What I knew back then was that I probably fancied girls more than boys, women more than men, but I had no words, no understanding, no role models. The men who leered, chased, fondled, grabbed were being true to their instincts, whereas my instinct was forbidden, disgusting, perverse.
He was the man, twenty-four to my seventeen, who drove me deep into the bush, an off-road track on an afternoon drive, and was both astonished and angry that I didn’t want to fuck. Why else had I agreed to go for a drive with him? What was I doing in his car? It was a first date. Later, disappointed when I refused to answer that man’s phone calls, my father was confused, annoyed, assuring me I couldn’t meet a nicer lad from a nicer family.
He was the neighbour who thought it odd I wasn’t interested in the beautiful cock that proved him a man – he was seventeen, I was thirteen.
And so many more.
Later in life, the same lunges, clumsy speeches, reaching hands and tongues multiplied by so many men, I wonder if they could all smell the queer on me, the queer in me, the burgeoning sexuality that I had no words for at the time.
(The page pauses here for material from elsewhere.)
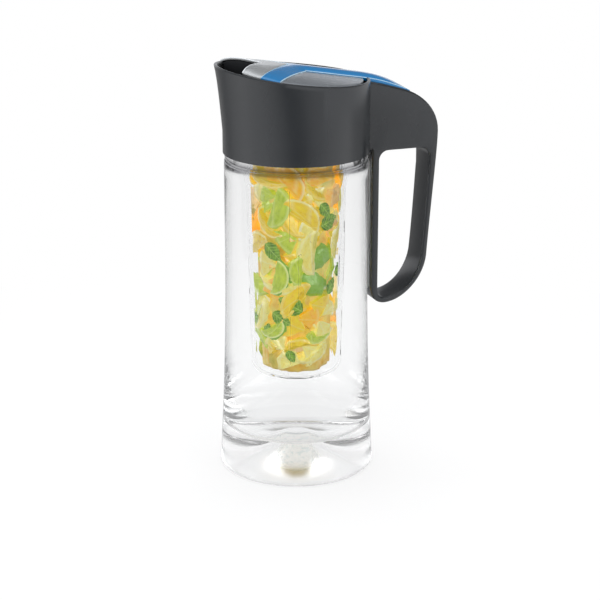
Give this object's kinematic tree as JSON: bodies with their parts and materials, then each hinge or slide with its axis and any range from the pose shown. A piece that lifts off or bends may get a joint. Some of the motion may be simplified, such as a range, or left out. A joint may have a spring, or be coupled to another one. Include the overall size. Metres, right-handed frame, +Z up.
{
  "type": "fruit infuser pitcher",
  "caption": "Clear lidded pitcher with a thick base, a collar with pouring lip and looped handle, a sprung thumb-operated flap and a slotted infuser tube hung inside.",
  "frame": {"origin": "centre of the standing ring, on the surface the pitcher stands on", "axes": "+Z up along the jug's axis, +X towards the handle, the pouring lip points to -X, +Y completes the right-handed frame"},
  "size_m": [0.1618, 0.1132, 0.3003],
  "materials": {
    "clear_jug": "clear, polished",
    "clear_infuser": "clear, polished",
    "anthracite": "satin",
    "inner_dark": "fine matt",
    "silver": "silver lacquer",
    "blue": "blue lacquer, polished",
    "seal": "translucent silicone",
    "pad": "soft, matt",
    "steel": "plain"
  },
  "bodies": {
    "jug": {"jug_body": "clear_jug"},
    "gasket": {"neck_gasket": "seal"},
    "collar_unit": {"collar_shell": "anthracite", "inner_lid": "inner_dark", "pour_strainer": "inner_dark", "infuser_holder": "inner_dark", "handle_shell": "anthracite", "handle_screws": "steel", "strap_pad": "pad", "hinge_pin": "steel", "lever_spring": "steel"},
    "flap": {"flap_frame": "inner_dark", "front_panel": "silver", "side_panel_left": "silver", "side_panel_right": "silver", "thumb_strip": "blue", "strip_screws": "steel", "pour_seal": "seal"},
    "infuser": {"infuser_tube": "clear_infuser"}
  },
  "joints": [
    {"name": "collar_turn", "type": "hinge", "parent": "jug", "child": "gasket", "pos_m": [0, 0, 0.24], "axis": [0, 0, 1], "range_deg": [0, 120]},
    {"name": "collar_lift", "type": "slide", "parent": "gasket", "child": "collar_unit", "axis": [0, 0, 1], "range_m": [0, 0.19]},
    {"name": "flap_open", "type": "hinge", "parent": "collar_unit", "child": "flap", "pos_m": [0.057, 0, 0.2772], "axis": [0, 1, 0], "range_deg": [0, 14], "stiffness_Nm_per_rad": 0.3, "springref_deg": -17.19, "deforming": ["lever_spring"]},
    {"name": "infuser_turn", "type": "hinge", "parent": "collar_unit", "child": "infuser", "pos_m": [0, 0, 0.25], "axis": [0, 0, 1], "range_deg": [0, 60]}
  ]
}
As I began to come out more in my later teens, my early twenties, my declared lesbianism served as a challenge to certain straight men, a gauntlet thrown down. For a good fifteen years, from my early twenties until my mid-thirties, being an out gay woman made me catnip to a particular kind of straight man – men more common than my friends, their wives and girlfriends, might like to think. Luckily, depressingly, typically, that attraction died when cancer and chemotherapy turned me to menopausal crone at thirty-seven. If only we older women could gift our young sisters the cloak of invisibility that age enforces upon us.